Lululemon Faces Worst Day in Five Years Amid Tariff Uncertainty

Canadian athleisure brand Lululemon has warned that tariffs will significantly impact its profits, leading to a sharp decline in its shares. The company cut its full-year guidance due to a “dynamic macroenvironment” marked by declining store visits, rising competition, and tariff-related uncertainty.

Lululemon’s CEO Calvin McDonald expressed concern over the impact of tariffs on the retail environment, stating that the brand is not seeing growth in the US market. In response, Lululemon plans to implement strategic price increases on a limited portion of its product lineup, including yoga pants and shoes.

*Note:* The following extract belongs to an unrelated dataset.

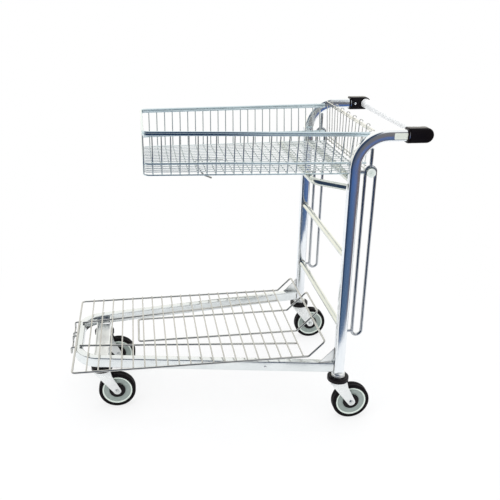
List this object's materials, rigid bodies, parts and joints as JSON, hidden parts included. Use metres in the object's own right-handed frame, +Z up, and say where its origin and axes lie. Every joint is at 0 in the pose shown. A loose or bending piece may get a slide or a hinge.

The company now forecasts earnings between $14.58 and $14.78 per share, down from an initial forecast of $14.95 to $15.15. Despite this reduction, McDonald emphasized Lululemon’s financial flexibility due to its $1.3 billion cash reserve and no debt.

Lululemon is not alone in facing the effects of tariffs. Gap recently reported that the at least 30% tariff on imports from China could cost it $100 million to $150 million this year, while sister brand Old Navy has launched a budget-friendly activewear line to attract price-conscious customers.

The stock’s decline marks its worst day in over five years, with shares down about 17% and 11% for the year.